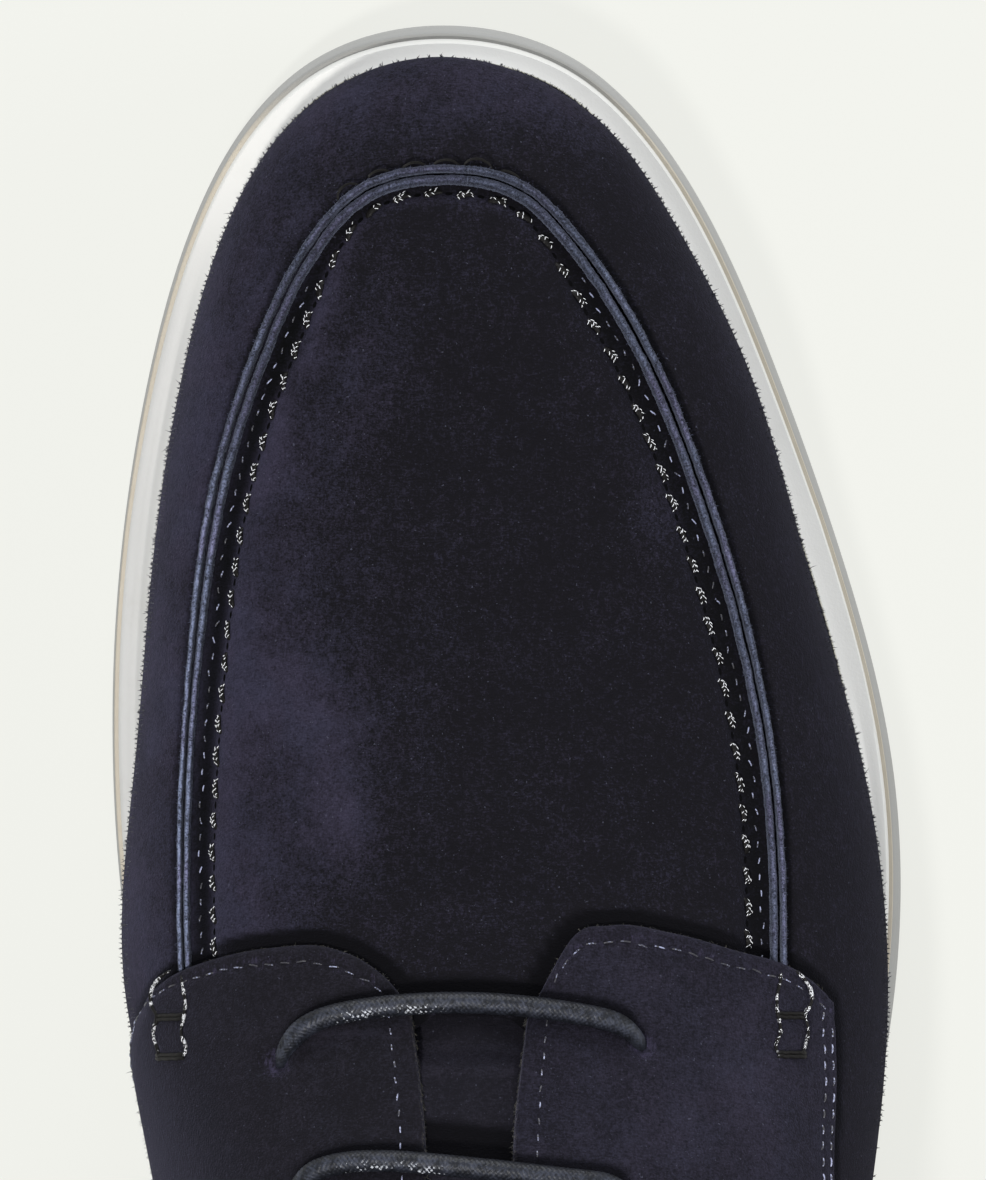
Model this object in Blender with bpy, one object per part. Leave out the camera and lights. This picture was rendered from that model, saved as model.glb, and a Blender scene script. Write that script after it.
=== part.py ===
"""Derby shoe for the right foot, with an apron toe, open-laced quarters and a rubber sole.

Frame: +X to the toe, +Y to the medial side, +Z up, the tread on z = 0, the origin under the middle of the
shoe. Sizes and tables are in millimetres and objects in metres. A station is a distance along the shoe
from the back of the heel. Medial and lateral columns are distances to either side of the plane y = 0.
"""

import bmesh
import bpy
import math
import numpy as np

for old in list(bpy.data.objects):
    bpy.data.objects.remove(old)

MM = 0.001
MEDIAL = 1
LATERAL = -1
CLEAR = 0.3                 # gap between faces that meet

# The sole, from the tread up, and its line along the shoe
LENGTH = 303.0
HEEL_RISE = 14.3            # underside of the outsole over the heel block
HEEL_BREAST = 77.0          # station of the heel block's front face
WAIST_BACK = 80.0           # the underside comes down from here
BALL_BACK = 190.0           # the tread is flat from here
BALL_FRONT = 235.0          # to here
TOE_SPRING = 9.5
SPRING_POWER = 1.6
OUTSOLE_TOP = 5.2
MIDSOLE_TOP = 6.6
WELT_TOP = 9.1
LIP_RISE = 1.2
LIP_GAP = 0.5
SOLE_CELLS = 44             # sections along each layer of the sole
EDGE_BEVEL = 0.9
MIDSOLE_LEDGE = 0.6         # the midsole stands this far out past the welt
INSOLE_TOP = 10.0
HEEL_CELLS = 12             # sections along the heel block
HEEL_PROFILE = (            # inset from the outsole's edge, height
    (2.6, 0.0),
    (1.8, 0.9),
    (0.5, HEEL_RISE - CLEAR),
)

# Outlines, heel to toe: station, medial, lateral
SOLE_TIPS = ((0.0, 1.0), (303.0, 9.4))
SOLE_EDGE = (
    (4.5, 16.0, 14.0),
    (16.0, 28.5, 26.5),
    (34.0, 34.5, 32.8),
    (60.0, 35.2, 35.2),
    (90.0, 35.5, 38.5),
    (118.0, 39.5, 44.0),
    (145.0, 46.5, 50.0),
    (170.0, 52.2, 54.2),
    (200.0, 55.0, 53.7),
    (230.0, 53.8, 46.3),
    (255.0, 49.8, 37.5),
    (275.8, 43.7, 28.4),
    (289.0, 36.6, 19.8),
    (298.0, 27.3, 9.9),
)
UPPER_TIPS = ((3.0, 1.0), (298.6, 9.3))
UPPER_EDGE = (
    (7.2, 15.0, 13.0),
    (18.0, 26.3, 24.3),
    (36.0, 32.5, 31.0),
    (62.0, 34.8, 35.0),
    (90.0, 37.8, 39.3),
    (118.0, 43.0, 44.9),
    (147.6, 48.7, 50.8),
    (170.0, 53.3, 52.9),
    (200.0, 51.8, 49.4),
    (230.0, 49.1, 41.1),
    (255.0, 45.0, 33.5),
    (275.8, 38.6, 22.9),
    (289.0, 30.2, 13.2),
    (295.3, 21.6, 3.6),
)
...
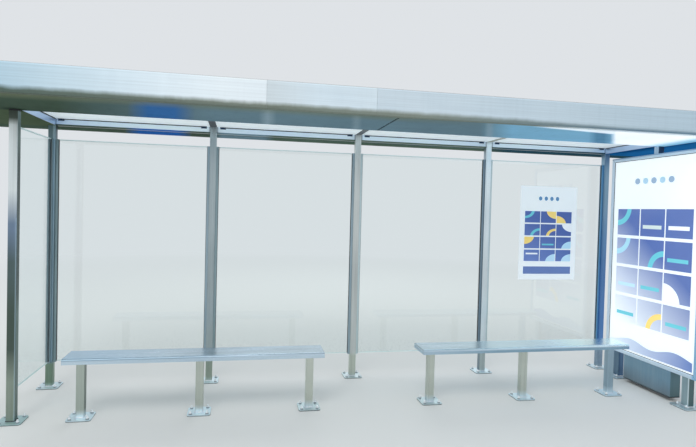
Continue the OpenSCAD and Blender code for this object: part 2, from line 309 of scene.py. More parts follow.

• Written problem
Transcribe, exactly and without additions, the lines of the records above, beginning with the line that contains "Model this object" and ending with the line that contains "a rubber sole.", both included.

• Task output
Model this object in Blender with bpy, one object per part. Leave out the camera and lights. This picture was rendered from that model, saved as model.glb, and a Blender scene script. Write that script after it.
=== part.py ===
"""Derby shoe for the right foot, with an apron toe, open-laced quarters and a rubber sole.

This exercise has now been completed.